WHAT YOU SHOULD DO:
Print the listing below in its entirety, character for character.

DATA LINES:

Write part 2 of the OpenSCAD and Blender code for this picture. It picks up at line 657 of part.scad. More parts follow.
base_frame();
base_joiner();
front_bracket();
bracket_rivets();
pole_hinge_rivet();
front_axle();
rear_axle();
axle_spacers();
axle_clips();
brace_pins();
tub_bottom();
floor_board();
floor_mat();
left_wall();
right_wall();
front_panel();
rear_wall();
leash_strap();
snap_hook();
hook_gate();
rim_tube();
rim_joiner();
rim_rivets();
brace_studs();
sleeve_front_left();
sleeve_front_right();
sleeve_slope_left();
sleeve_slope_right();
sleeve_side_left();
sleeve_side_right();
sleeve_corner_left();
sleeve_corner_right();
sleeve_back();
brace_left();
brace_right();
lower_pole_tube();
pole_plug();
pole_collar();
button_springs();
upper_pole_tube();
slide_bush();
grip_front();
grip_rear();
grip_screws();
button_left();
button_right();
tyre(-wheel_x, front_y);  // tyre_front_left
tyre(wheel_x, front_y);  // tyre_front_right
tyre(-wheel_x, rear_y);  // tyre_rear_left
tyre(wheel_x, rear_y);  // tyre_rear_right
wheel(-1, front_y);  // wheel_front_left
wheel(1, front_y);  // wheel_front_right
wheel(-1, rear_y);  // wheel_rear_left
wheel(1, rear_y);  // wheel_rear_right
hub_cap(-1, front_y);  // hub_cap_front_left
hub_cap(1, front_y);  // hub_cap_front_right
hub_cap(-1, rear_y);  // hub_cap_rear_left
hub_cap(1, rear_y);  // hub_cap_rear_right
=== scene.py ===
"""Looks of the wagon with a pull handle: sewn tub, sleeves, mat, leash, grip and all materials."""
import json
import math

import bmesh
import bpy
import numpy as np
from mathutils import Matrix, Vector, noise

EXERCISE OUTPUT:
Write part 2 of the OpenSCAD and Blender code for this picture. It picks up at line 657 of part.scad. More parts follow.
base_frame();
base_joiner();
front_bracket();
bracket_rivets();
pole_hinge_rivet();
front_axle();
rear_axle();
axle_spacers();
axle_clips();
brace_pins();
tub_bottom();
floor_board();
floor_mat();
left_wall();
right_wall();
front_panel();
rear_wall();
leash_strap();
snap_hook();
hook_gate();
rim_tube();
rim_joiner();
rim_rivets();
brace_studs();
sleeve_front_left();
sleeve_front_right();
sleeve_slope_left();
sleeve_slope_right();
sleeve_side_left();
sleeve_side_right();
sleeve_corner_left();
sleeve_corner_right();
sleeve_back();
brace_left();
brace_right();
lower_pole_tube();
pole_plug();
pole_collar();
button_springs();
upper_pole_tube();
slide_bush();
grip_front();
grip_rear();
grip_screws();
button_left();
button_right();
tyre(-wheel_x, front_y);  // tyre_front_left
tyre(wheel_x, front_y);  // tyre_front_right
tyre(-wheel_x, rear_y);  // tyre_rear_left
tyre(wheel_x, rear_y);  // tyre_rear_right
wheel(-1, front_y);  // wheel_front_left
wheel(1, front_y);  // wheel_front_right
wheel(-1, rear_y);  // wheel_rear_left
wheel(1, rear_y);  // wheel_rear_right
hub_cap(-1, front_y);  // hub_cap_front_left
hub_cap(1, front_y);  // hub_cap_front_right
hub_cap(-1, rear_y);  // hub_cap_rear_left
hub_cap(1, rear_y);  // hub_cap_rear_right
=== scene.py ===
"""Looks of the wagon with a pull handle: sewn tub, sleeves, mat, leash, grip and all materials."""
import json
import math

import bmesh
import bpy
import numpy as np
from mathutils import Matrix, Vector, noise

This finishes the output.